The first Thursday night game of the season is just a few minutes removed from kickoff, but there have already been fireworks in San Diego.

With the ball around 40 yard line and the Raiders facing fourth and one, the team lined up in a punt formation. Instead of a punt, Shane Lechler threw a deep ball towards the end zone. Jacoby Ford was acting as the wide receiver, and as he attempted to make the catch, Quentin Jammer jammed Ford and knocked him to the ground.

At first, it appeared to be an obvious pass interference penalty. That was not the case, though, and we have the explanation from the NFL Rule Book...

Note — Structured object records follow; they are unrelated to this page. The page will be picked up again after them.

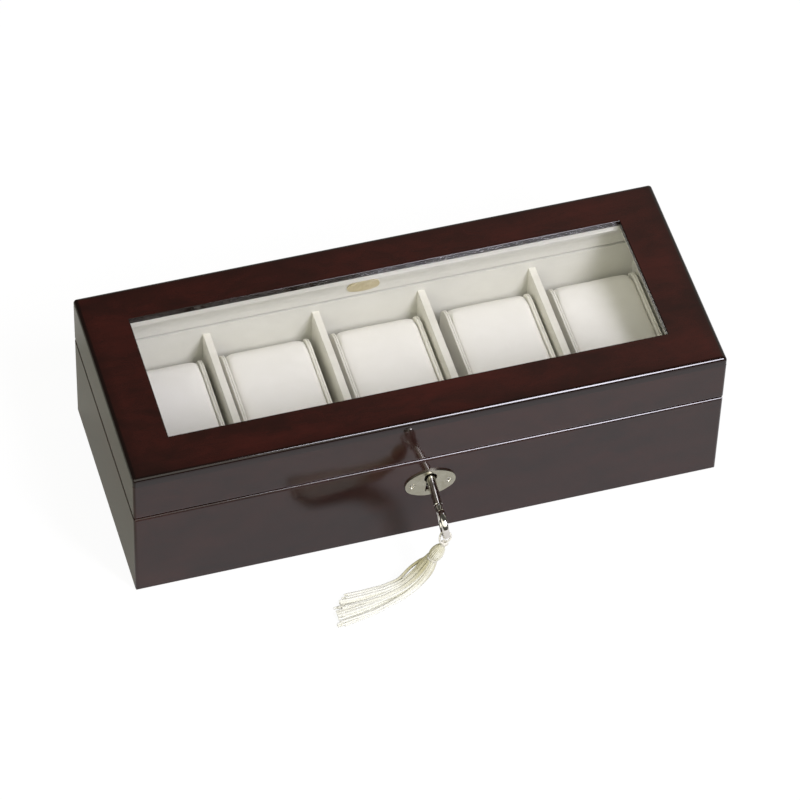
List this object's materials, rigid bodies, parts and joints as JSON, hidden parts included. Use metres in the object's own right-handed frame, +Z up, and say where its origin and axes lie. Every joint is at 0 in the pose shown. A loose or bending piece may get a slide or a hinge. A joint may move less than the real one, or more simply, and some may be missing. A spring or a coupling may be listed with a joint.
{
  "type": "watch display box",
  "caption": "Lacquered wooden watch display box with a glass window in its hinged lid, suede-lined compartments with cuff pillows, and a front lock with a tasselled key.",
  "frame": {"origin": "middle of the felt's underside, on the surface that the box stands on", "axes": "+X to the right along the front, +Y from the front to the hinged back, +Z up"},
  "size_m": [0.32, 0.1905, 0.091],
  "materials": {
    "lacquered_wood": "dark mahogany veneer under clear gloss lacquer",
    "plain_wood": "bare fibreboard under the lining and the felt",
    "felt": "dark pressed felt",
    "suede_lining": "pale fine suede cloth glued to thin board",
    "suede_divider": "pale fine suede cloth glued to thin board",
    "pillow_suede": "soft pale velvety cover over foam",
    "glass": "clear float glass",
    "nickel": "nickel plate with fine brushing",
    "screw_steel": "plated steel screws",
    "lock_steel": "plain pressed sheet steel",
    "lock_brass": "turned and stamped brass",
    "key_nickel": "cast key with nickel plate",
    "badge_brass": "bare brushed brass plaque",
    "tassel_cord": "ivory twisted cord",
    "tassel_silk": "ivory silky strands"
  },
  "bodies": {
    "base": {"base_front_board": "lacquered_wood", "base_back_board": "lacquered_wood", "base_left_board": "lacquered_wood", "base_right_board": "lacquered_wood", "base_panel": "plain_wood", "base_felt": "felt", "floor_lining": "suede_lining", "base_front_lining": "suede_lining", "base_back_lining": "suede_lining", "base_left_lining": "suede_lining", "base_right_lining": "suede_lining", "divider_1": "suede_divider", "divider_2": "suede_divider", "divider_3": "suede_divider", "divider_4": "suede_divider", "lock_plate": "nickel", "lock_plate_screws": "nickel", "lock_case": "lock_steel", "lock_cover": "lock_steel", "lock_screws": "screw_steel", "hinge_base_leaves": "nickel", "hinge_base_screws": "screw_steel", "hinge_pins": "nickel"},
    "lid": {"lid_front_board": "lacquered_wood", "lid_back_board": "lacquered_wood", "lid_left_board": "lacquered_wood", "lid_right_board": "lacquered_wood", "lid_frame": "lacquered_wood", "glass_pane": "glass", "glass_strip_front": "suede_divider", "glass_strip_back": "suede_divider", "glass_strip_left": "suede_divider", "glass_strip_right": "suede_divider", "lid_front_lining": "suede_lining", "lid_back_lining": "suede_lining", "lid_left_lining": "suede_lining", "lid_right_lining": "suede_lining", "badge": "badge_brass", "strike_plate": "lock_steel", "strike_screws": "screw_steel", "hinge_lid_leaves": "nickel", "hinge_lid_screws": "screw_steel"},
    "lock_drum": {"lock_drum": "lock_brass"},
    "lock_bolt": {"lock_bolt": "lock_brass"},
    "key": {"key": "key_nickel"},
    "tassel": {"tassel_cord": "tassel_cord", "tassel_head": "tassel_silk", "tassel_skirt": "tassel_silk"},
    "pillow_1": {"pillow_1": "pillow_suede", "pillow_ends_1": "pillow_suede"},
    "pillow_2": {"pillow_2": "pillow_suede", "pillow_ends_2": "pillow_suede"},
    "pillow_3": {"pillow_3": "pillow_suede", "pillow_ends_3": "pillow_suede"},
    "pillow_4": {"pillow_4": "pillow_suede", "pillow_ends_4": "pillow_suede"},
    "pillow_5": {"pillow_5": "pillow_suede", "pillow_ends_5": "pillow_suede"}
  },
  "joints": [
    {"name": "lid_hinge", "type": "hinge", "parent": "base", "child": "lid", "pos_m": [0, 0.0673, 0.0595], "axis": [-1, 0, 0], "range_deg": [0, 95]},
    {"name": "key_turn", "type": "hinge", "parent": "base", "child": "lock_drum", "pos_m": [-0.0008, -0.06, 0.0448], "axis": [0, 1, 0], "range_deg": [0, 90]},
    {"name": "bolt_slide", "type": "slide", "parent": "base", "child": "lock_bolt", "axis": [1, 0, 0], "range_m": [0, 0.00701]},
    {"name": "key_pull", "type": "slide", "parent": "lock_drum", "child": "key", "axis": [0, -1, 0], "range_m": [0, 0.025]},
    {"name": "tassel_hang", "type": "hinge", "parent": "key", "child": "tassel", "pos_m": [-0.0037, -0.0999, 0.0373], "axis": [0, 1, 0], "range_deg": [-90, 0]},
    {"name": "pillow_1_lift", "type": "slide", "parent": "base", "child": "pillow_1", "axis": [0, 0, 1], "range_m": [0, 0.034]},
    {"name": "pillow_2_lift", "type": "slide", "parent": "base", "child": "pillow_2", "axis": [0, 0, 1], "range_m": [0, 0.034]},
    {"name": "pillow_3_lift", "type": "slide", "parent": "base", "child": "pillow_3", "axis": [0, 0, 1], "range_m": [0, 0.034]},
    {"name": "pillow_4_lift", "type": "slide", "parent": "base", "child": "pillow_4", "axis": [0, 0, 1], "range_m": [0, 0.034]},
    {"name": "pillow_5_lift", "type": "slide", "parent": "base", "child": "pillow_5", "axis": [0, 0, 1], "range_m": [0, 0.034]}
  ],
  "couplings": [
    {"joint": "bolt_slide", "follows": "key_turn", "m_per_rad": 0.004456},
    {"joint": "tassel_hang", "follows": "key_turn", "ratio": -1}
  ]
}
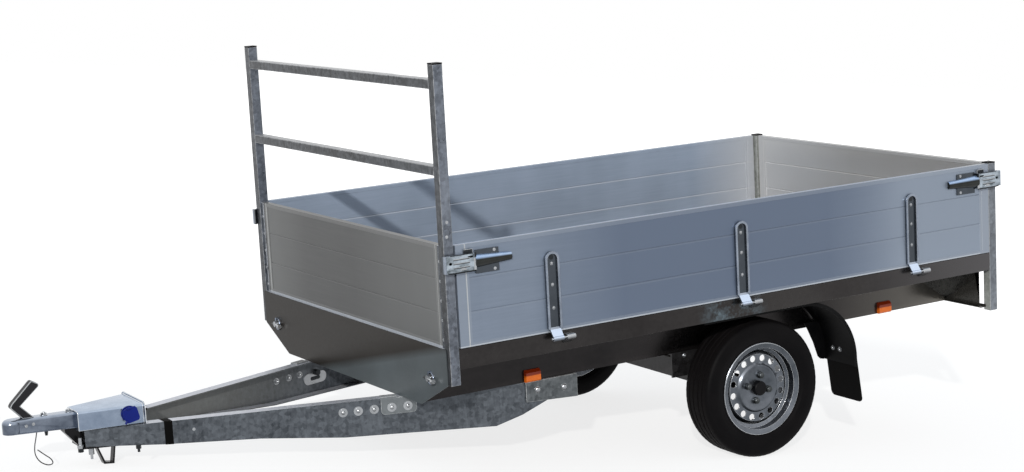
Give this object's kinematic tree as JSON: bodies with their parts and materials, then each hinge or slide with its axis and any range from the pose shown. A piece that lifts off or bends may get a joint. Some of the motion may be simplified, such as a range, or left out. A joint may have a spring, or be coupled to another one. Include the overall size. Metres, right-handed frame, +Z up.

Note 5: Whenever a team presents an apparent punting formation, defensive pass interference is not to be called for action on the end man on the line of scrimmage, or an eligible receiver behind the line of scrimmage who is aligned or in motion more than one yard outside the end man on the line. Defensive holding, such as tackling a receiver, still can be called and result in a 5-yard penalty and automatic first down from the previous spot, if accepted. Offensive pass interference rules still apply.

Hey, you learn something new every single week with the NFL!

Jay Feely also tweeted some insight into why the rule is in effect:

fake punt rule has to be in place or you could throw a ball on any punt & inevitably get a pass interference call BC gunners r being jammed

This is going to be a good game, folks.